Mimi Davidson

    Mimi was a teenager during the 1950’s, who lived with her older sister and parents in a middle class community in Forest Hills, New York.  Bob, Mimi’s father, worked as a beauty supply salesman, and her mother, Irene, was a housewife who also worked for her brother
designing and making children’s clothing. In her community, she was friends with every store owner and neighbor, and nothing changed.  At school, Mimi found a great talent in acting and dancing, and for eighth grade she went to a performing arts school in Manhattan.
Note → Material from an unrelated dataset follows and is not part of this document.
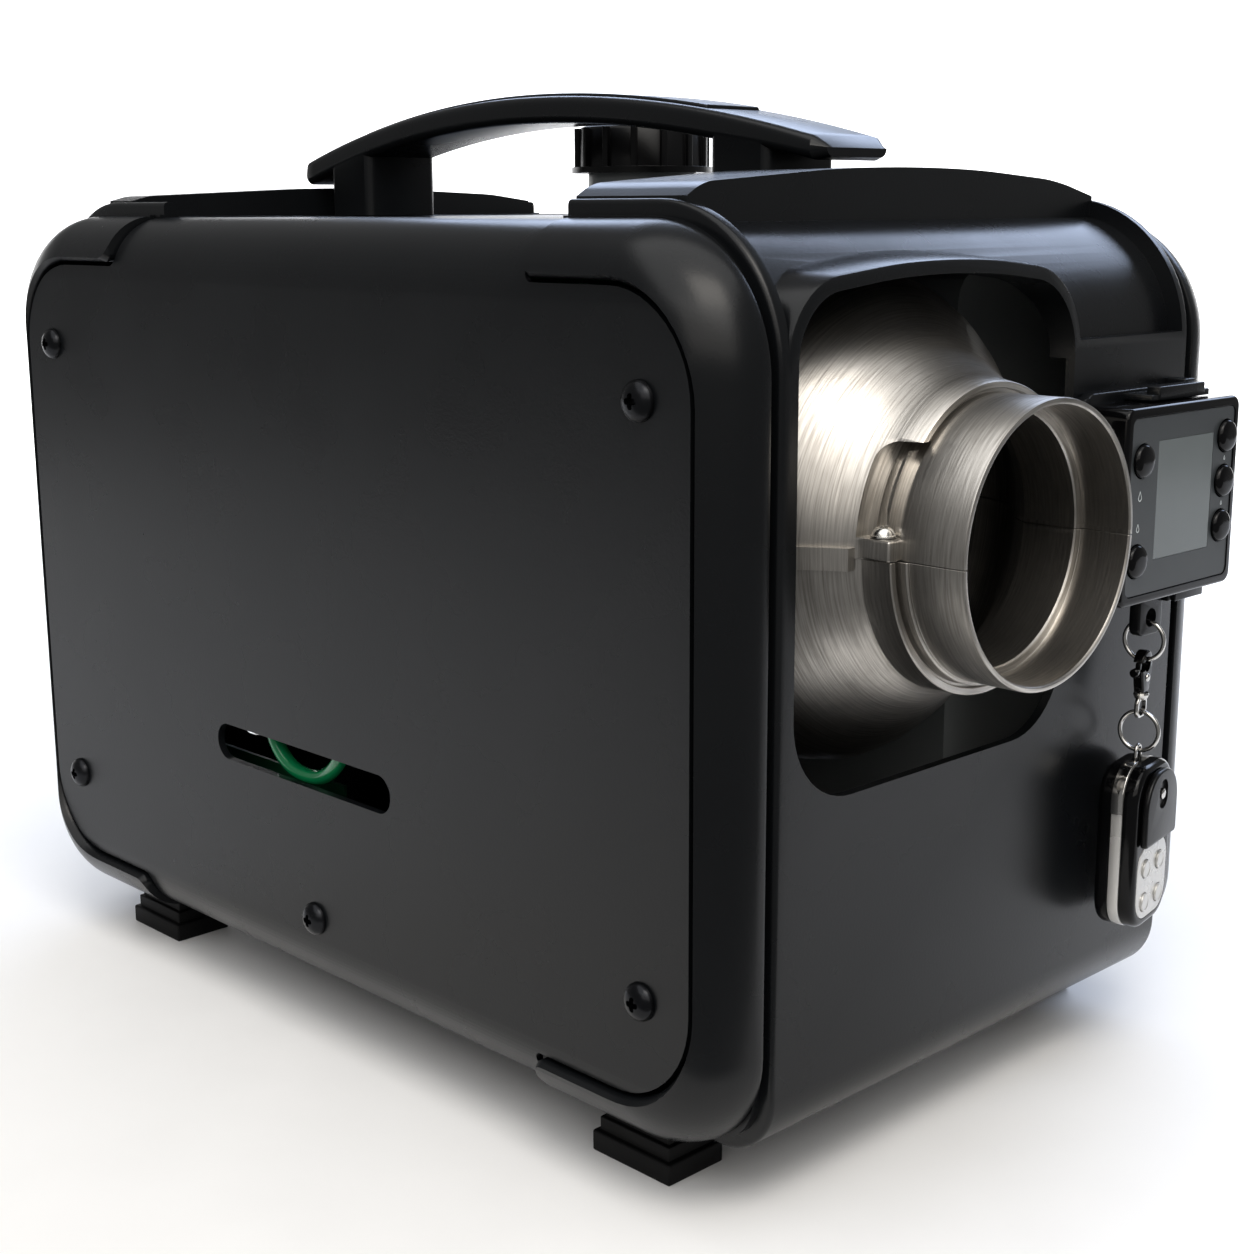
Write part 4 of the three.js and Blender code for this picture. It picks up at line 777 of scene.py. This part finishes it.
def makeHandle():
    x0, x1 = handle["centre"] - handle["half"], handle["centre"] + handle["half"]
    thin = handle["thick"] - handle["frontThick"]
    stations = []
    count = handle["steps"]
    for k in range(count + 1):
        # the last 4 mm of each end are drawn in to a rounded tip
        x = x0 + (x1 - x0) * k / count
        tip = max(0.0, 1 - min(x - x0, x1 - x) / 4)
        pinch = 3 * (1 - math.sqrt(max(0.0, 1 - tip * tip)))
        thick = handle["thick"] - thin * max(0.0, (x - 90) / (x1 - 90))
        top, low = handleTop(x) - pinch * 0.9, handleTop(x) - thick + pinch * 0.7
        wide = handle["width"] - pinch
        stations.append((rect(-wide, wide, low, top, 3.2), x))
    bar = loft(stations, "X", 5)
    leg = handle["leg"]
    under = archBar(x0 - 1, x1 + 1, 40, 40, 60, -handle["thick"] / 2, 3)
    for low, high in handle["legs"]:
        upright = prism(rect(low, high, -leg, leg, 4), "Z", 309.3, 348, 6)
        bar = join(bar, keepWithin(upright, copyOf(under)))
    bpy.data.objects.remove(under)
    bar = cutAway(bar, block(118.7, 200, -60, 60, 300, 326.3))
    low, high = handle["pad"]
    bar = cutAway(bar, archBar(low, high, 40, 14.5, 2.5, 3, 1.2))
    finishPiece("handleBar", bar, mouldedAbs, "case", ["carry_handle"], 0.6)
    grip = archBar(low + 0.4, high - 0.4, 40, 14.1, 2.1, 1.2, 1.1)
    finishPiece("handleGrip", grip, mouldedAbs, "case", ["handle_grip"], 0.3)


makeHandle()
print("stage: handle")

# ---- filler ----

filler = {"x": -15.7, "y": 54, "bottom": 326.2, "top": 345, "radius": 26.4, "flange": 29.3, "ribs": 14}


def makeCap():
    low, high, wide = filler["bottom"], filler["top"], filler["radius"]
    centre = (filler["x"], filler["y"], 0)
    profile = [
        (low, 0), (low, filler["flange"]), (low + 2.4, filler["flange"]), (low + 2.6, wide),
        (high - 1.5, wide - 0.3), (high - 0.4, wide - 1), (high, wide - 2.4), (high, wide - 6),
        (high - 1.2, wide - 7), (high - 1.2, 0)]
    skirt = turned(profile, "Z", centre, 96)
    for k in range(filler["ribs"]):
        turn = Matrix.Translation(centre) @ Matrix.Rotation(math.tau * k / filler["ribs"], 4, "Z")
        rib = move(block(wide - 2, wide + 1.8, -1.3, 1.3, low + 1, high - 0.8, 0.4), turn)
        skirt = join(skirt, rib)
    bore = rod("Z", centre, 22.9, 320, 339, 64)
    finishPiece("screwCap", cutAway(skirt, bore), mouldedPolypropylene, "cap", ["filler_cap"], 0.3)


makeCap()
print("stage: filler cap")

# ---- outlet hood ----

hood = {
    "y": -30, "z": 211, "split": 209.5, "slit": 0.15, "tip": 247, "pipe": 45.3, "bore": 43.3,
    "neckEnd": 224, "band": (206, 213), "bandOut": 3.2, "segments": 144,
}
# profiles, as distance along x and radius
bell = [(151, 80), (160, 81.5), (168, 81.8), (175, 80.4), (181, 77), (186, 72.8), (191, 67.6), (196, 62.9),
        (201, 58.7), (206, 55.2)]
upperNeck = [(211, 52.4), (216, 50.4), (223.6, 49), (224, 48.7), (224, 46.9), (223.7, 46.6), (222.4, 46.6),
             (222.4, 45.3)]
lowerNeck = [(210, 52), (212.6, 50.2), (213, 50), (223.6, 50), (224, 49.7), (224, 47.8), (223.7, 47.5),
             (222.4, 47.5), (222.4, 46.4), (226.8, 46.4), (227.3, 45.9), (227.3, 45.3)]
throat = [(229, 43.3), (228.7, 41), (228.2, 40.5), (209, 40.5), (201, 47), (192, 60), (180, 73), (165, 78),
          (151, 77)]
boss = {"x": 218.3, "y": -76.6, "top": 216, "front": 224.2, "back": 212.5}
pocket = {"top": 244, "back": 212, "front": 223.6, "step": 215.2, "fin": 218.8}
screwDome = [(0, 0), (0, 3.9), (0.6, 3.9), (0.8, 3.5), (1.6, 3.3), (2.5, 2.7), (3.1, 1.8), (3.3, 0)]


def hoodTurned(profile):
    return turned(profile, "X", (0, hood["y"], hood["z"]), hood["segments"])


def neckPlug(radius):
    return hoodTurned([(190, 0), (190, radius), (240, radius), (240, 0)])


def hoodShell(neck, cut):
    tip, pipe, bore = hood["tip"], hood["pipe"], hood["bore"]
    rim = [(tip - 0.7, pipe), (tip - 0.2, pipe - 0.15), (tip, pipe - 0.5), (tip, bore + 0.5),
           (tip - 0.5, bore)]
    return keepWithin(hoodTurned(bell + neck + rim + throat + bell[:1]), cut)


def hoodBand():
    # the upper half's edge is a flat band that laps down over the lower half
    low, high = hood["band"]
    y = hood["y"]
    curve = bell + [(212, 51.9)]
    line = [(x, y - r - hood["bandOut"], 0) for x, r in curve]
    outline = [(151, y - 44, 0)] + line + [(212, y - 44, 0)]
    into = [(x, r - 1) for x, r in curve]
    clear = [(x, r + 0.25) for x, r in curve]
    top = prism(outline, "Z", hood["split"] + 0.1, high, 1)
    top = cutAway(top, hoodTurned([(140, 0), (140, 79)] + into + [(250, 44), (250, 0)]))
    hem = prism(outline, "Z", low, hood["split"] + 0.15, 1)
    hem = cutAway(hem, hoodTurned([(140, 0), (140, 80.3)] + clear + [(250, 46), (250, 0)]))
    return join(top, hem)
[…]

At her new school the teaching style was very different.  Classes had as few as eight students, and was more of a discussion than a class.  However, her favorite part of the day was lunch, when students would dance on the tables to swing music played by a band at the school.   The following year, Mimi found the work load to be to stressful, especially with the long commute, so she returned to a local high school.  She and her friends spent their time after school listening to music together, ice-skating, or roller-skating.  The trends of the time included sweater sets and felt skirts or ones that were flared or pleated.  Although she had left her acting school, her love of music remained.  She remembers being a teenager and going to the television show, the American Bandstand (see Music), with her friends.  Mimi’s parents were not strict about the types of music she could listen to because Mimi didn’t like rock and roll music or Elvis, and found swing music more fun.  She was also close with her family,
and enjoyed the safe feeling of her time, and felt no need to rebel.  I found that Mimi had been very sheltered from the outside world because when asked about the discussions in her school about current events, she said that there were none.  She needed to be reminded of the countless air raid drills, and the identification tags that had to be worn everyday to school, in case a bomb was dropped.  What she knew of the Cold and Korean War was minimal and had been learned by word of mouth.  Even the news programs on television didn’t give full information, they gave the world what they wanted to hear.  She then switched the topic back to music and her friends.  Mimi summed up her adolescence as being safe, because in the fifties there was a strong sense of community which she feels is lacking from today’s society.  The reason Mimi probably reflects on the Fifties as a safe and secure time is because most of it was spent sheltered from reality.